Today’s blog post is the second by Dr. Howard Wainer, who is the Distinguished Research Scientist at the National Board of Medical Examiners, as well as Professor of Statistics at the Wharton School of the University of Pennsylvania. Dr. Wainer is also a member of Criteria’s Scientific Advisory Board.
In an earlier post I commented on one aspect of a report, commissioned by the National Association for College Admission Counseling, that was critical of the current college admission exams, the SAT and the ACT. The commission was chaired by William R. Fitzsimmons, the dean of admissions and financial aid at Harvard.
One of the recommendations of the Commission was for colleges to consider making their admissions tests (SAT or ACT) optional. Using data from Bowdoin College, which has had such a policy for almost 40 years, I showed that those students who did not submit their SAT scores had, in fact, scored about a standard deviation lower than those students that did submit them. This isn’t surprising. More important, the students who did not submit SAT scores also performed about a standard deviation lower in their freshmen grade point average at Bowdoin. This would have been predictable from their SAT scores had the College insisted on them. My conclusion is that colleges deny themselves useful information by making SAT’s optional. And the Commission, by making their recommendations in the absence of such data, was shooting in the dark.
In this post I’d like to discuss another of their other principal recommendations:
Schools should consider eliminating the SAT/ACT altogether and substituting instead achievement tests. They cite the unfair effect of coaching as the motivation for this — they weren’t naive enough to suggest that if achievement tests were to become more high stakes coaching for them would not be offered. Rather, they argued that such coaching would be related to schooling and hence more beneficial to education than is coaching that focuses on test-taking skills.
Driving the Commission’s recommendations was the notion that the differential availability of commercial coaching made admissions testing unfair. They recognized that the 100 point gain (on the 1200 point SAT scale) test prep providers often tout as a typical outcome was hype and agreed with the estimates from more neutral sources that about 20 points was more likely. However, they deemed even 20 points too many. The Commission pointed out that there was no wide-spread coaching for achievement tests, but agreed that should the admissions option shift to achievement tests the coaching would likely follow. This would be no fairer to those applicants who could not afford extra coaching, but at least the coaching would be of material more germane to the subject matter and less related to test-taking strategies.

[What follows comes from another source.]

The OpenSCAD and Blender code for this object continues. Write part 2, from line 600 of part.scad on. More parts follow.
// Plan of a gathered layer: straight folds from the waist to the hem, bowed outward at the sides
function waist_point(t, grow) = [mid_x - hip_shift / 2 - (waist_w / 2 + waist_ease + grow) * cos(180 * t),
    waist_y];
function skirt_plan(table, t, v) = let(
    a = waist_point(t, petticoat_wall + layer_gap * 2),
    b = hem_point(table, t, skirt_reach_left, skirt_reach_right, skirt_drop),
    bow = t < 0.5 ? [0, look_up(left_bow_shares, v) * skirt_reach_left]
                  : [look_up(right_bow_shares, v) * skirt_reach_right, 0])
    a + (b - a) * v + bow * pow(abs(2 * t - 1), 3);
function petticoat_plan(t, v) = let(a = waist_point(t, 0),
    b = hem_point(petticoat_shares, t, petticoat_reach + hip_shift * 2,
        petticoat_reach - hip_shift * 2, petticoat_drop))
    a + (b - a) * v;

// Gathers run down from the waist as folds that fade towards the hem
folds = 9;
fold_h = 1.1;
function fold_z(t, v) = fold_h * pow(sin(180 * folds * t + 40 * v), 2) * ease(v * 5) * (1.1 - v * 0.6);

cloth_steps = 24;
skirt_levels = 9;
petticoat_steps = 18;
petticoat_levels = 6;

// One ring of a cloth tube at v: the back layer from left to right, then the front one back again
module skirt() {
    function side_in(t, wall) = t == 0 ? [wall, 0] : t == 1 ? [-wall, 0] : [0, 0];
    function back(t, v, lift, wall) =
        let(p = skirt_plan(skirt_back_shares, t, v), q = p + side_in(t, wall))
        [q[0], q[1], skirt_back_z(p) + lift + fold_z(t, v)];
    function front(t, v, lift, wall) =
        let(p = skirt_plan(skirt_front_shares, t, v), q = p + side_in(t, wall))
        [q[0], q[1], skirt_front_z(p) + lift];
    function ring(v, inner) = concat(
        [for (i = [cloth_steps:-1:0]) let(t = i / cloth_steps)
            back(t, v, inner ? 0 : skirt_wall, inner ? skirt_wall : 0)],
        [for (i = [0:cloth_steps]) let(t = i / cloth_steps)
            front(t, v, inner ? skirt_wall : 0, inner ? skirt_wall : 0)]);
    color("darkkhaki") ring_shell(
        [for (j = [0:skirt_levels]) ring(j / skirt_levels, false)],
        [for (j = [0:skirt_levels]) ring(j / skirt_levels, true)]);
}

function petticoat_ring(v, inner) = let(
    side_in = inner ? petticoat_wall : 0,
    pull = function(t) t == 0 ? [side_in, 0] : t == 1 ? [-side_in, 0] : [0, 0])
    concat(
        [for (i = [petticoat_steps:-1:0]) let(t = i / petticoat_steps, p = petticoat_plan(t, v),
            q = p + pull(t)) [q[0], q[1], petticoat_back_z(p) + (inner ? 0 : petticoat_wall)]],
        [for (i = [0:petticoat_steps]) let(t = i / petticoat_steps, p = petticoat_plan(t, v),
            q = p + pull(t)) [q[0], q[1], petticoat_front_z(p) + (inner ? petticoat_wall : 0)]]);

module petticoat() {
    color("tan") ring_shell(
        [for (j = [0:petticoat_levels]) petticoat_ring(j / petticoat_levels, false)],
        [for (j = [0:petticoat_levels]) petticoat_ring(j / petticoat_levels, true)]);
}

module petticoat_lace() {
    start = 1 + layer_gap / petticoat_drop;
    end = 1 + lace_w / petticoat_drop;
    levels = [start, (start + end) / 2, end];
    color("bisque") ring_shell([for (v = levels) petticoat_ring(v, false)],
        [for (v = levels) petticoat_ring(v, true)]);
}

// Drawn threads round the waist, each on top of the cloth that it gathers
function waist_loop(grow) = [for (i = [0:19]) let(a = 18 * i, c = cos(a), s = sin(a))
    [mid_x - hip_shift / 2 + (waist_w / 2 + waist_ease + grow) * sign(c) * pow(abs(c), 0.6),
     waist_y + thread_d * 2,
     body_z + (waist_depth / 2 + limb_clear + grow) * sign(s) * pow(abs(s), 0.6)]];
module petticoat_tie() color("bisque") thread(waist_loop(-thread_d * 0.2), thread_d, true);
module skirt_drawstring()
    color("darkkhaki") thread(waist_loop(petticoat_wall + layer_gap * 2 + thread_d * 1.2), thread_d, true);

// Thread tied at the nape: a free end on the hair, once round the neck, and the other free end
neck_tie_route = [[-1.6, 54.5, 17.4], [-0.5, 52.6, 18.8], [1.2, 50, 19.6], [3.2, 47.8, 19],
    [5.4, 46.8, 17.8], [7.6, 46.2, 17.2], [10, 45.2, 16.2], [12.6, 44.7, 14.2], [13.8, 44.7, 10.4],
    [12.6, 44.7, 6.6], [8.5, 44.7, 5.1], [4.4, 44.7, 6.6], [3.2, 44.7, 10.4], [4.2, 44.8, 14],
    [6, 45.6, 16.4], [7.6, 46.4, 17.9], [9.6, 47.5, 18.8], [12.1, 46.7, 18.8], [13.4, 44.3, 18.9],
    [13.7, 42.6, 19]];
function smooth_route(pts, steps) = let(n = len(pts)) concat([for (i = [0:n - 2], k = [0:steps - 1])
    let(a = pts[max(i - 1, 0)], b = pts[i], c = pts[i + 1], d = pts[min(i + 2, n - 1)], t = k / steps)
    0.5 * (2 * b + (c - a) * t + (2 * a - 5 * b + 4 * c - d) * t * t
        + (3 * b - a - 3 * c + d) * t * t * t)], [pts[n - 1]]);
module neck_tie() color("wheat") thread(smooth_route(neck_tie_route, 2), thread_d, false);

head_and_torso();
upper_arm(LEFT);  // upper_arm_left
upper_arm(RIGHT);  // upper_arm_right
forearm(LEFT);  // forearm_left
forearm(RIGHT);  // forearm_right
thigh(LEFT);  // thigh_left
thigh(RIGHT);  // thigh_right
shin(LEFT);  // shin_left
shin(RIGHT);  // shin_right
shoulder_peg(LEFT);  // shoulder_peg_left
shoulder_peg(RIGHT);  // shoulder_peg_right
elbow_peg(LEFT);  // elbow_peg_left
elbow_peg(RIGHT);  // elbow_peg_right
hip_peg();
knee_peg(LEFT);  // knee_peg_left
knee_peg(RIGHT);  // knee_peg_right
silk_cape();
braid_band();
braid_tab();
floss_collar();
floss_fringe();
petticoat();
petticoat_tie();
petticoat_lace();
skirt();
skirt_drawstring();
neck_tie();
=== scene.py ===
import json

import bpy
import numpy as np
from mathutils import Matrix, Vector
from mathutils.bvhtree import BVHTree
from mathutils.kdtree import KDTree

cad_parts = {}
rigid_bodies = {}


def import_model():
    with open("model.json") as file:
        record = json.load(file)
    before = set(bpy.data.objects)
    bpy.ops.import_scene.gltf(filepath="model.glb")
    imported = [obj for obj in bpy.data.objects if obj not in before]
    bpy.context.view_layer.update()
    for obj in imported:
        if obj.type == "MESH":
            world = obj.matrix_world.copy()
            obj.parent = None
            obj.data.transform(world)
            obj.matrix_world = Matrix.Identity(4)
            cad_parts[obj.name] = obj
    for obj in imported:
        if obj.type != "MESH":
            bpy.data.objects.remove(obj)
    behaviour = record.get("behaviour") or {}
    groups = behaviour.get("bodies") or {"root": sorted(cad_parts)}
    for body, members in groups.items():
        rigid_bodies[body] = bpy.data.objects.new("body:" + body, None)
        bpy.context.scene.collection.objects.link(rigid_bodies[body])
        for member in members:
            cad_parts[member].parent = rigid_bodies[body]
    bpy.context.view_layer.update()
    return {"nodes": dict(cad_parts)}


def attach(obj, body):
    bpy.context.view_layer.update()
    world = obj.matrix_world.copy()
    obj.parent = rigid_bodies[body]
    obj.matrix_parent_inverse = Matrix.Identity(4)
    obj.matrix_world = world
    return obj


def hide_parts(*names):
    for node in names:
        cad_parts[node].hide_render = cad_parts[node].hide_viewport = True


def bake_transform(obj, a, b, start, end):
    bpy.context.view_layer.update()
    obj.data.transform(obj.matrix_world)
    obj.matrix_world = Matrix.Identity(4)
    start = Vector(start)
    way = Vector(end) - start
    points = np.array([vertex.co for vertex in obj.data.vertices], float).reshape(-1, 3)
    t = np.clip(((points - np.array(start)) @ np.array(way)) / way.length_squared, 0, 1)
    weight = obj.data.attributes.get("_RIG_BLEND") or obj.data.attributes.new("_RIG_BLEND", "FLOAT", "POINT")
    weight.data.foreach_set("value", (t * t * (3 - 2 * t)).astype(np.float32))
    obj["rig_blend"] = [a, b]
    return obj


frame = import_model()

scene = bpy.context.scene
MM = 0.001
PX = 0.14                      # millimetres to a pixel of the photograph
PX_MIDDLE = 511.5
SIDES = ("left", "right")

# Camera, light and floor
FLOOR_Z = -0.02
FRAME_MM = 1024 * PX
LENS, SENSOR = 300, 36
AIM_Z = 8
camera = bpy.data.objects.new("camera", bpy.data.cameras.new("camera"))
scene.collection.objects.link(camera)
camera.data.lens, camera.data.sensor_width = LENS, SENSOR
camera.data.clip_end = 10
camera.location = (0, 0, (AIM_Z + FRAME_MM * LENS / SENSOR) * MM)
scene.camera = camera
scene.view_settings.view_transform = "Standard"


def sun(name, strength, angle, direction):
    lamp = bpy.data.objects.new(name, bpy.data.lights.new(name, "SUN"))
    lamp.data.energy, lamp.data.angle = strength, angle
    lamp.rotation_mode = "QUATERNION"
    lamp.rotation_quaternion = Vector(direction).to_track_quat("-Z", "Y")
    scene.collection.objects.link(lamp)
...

One can argue with the logic of this – that a test that is less subject oriented and related more to the estimation of a general aptitude might have greater generality. And that a test that is less related to specific subject matter might be fairer to those students whose schools have more limited resources for teaching a broad range of courses. I find these arguments persuasive, but I have no data at hand to support them. So instead I will take a different, albeit more technical, tack. I will argue that the psychometric reality associated with replacing general aptitude tests with achievement tests means that making the kinds of comparisons that schools need among different candidates impossible.
When all students take the same tests we can compare their scores on the same basis. The SAT and ACT were constructed specifically to be suitable for a wide range of curricula. SAT–Math is based on mathematics no more advanced than 8th grade. Contrast this with what would be the case with achievement tests. There would need to be a range of tests and students would chose a subset of them that best displayed both the coursework they had had and the areas they felt they were best in. Some might take chemistry, others physics; some French, others music. The current system has students typically taking three achievement tests (SAT-II). How can such very different tests be scored so that the outcome on different tests can be compared? Do you know more French than I know physics? Was Mozart a better composer than Einstein was a physicist? How can admissions officers make sensible decisions through incomparable scores?
How are SAT-II exams scored currently? Or more specifically, how they had been scored for decades when I left the employ of ETS seven years ago – I don’t know if they have changed anything in the interim. They were all scored on the familiar 200-800 scales, but similar scores on two different tests are only vaguely comparable. How could they be? What is currently done is that tests in mathematics and science are roughly equated using the SAT-Math, the aptitude test that everyone takes, as an equating link. In the same way tests in the humanities and social sciences are equated using the SAT-Verbal. This is not a great solution, but is the best that can be done in a very difficult situation. Comparing history with physics is not worth doing for even moderately close comparisons.
One obvious approach would be to norm reference each test, so that someone who scores average for all those who take a particular test gets a 500 and someone a standard deviation higher gets a 600, etc. This would work if the people who take each test were, in some sense, of equal ability. But that is not only unlikely, it is empirically false. The average student taking the French achievement test might starve to death in a French restaurant, whereas the average person taking the Hebrew achievement test, might do just fine if dropped in the middle of the night onto the streets of Tel Aviv. Happily the latter students also do much better on the SAT-VERBAL test and so the equating helps. This is not true for the Spanish test, where a substantial portion of those taking it come from Spanish speaking homes.
Substituting achievement tests is not a practical option unless admissions officers are prepared to have subject matter quotas. I believe that solution would be too inflexible to be feasible.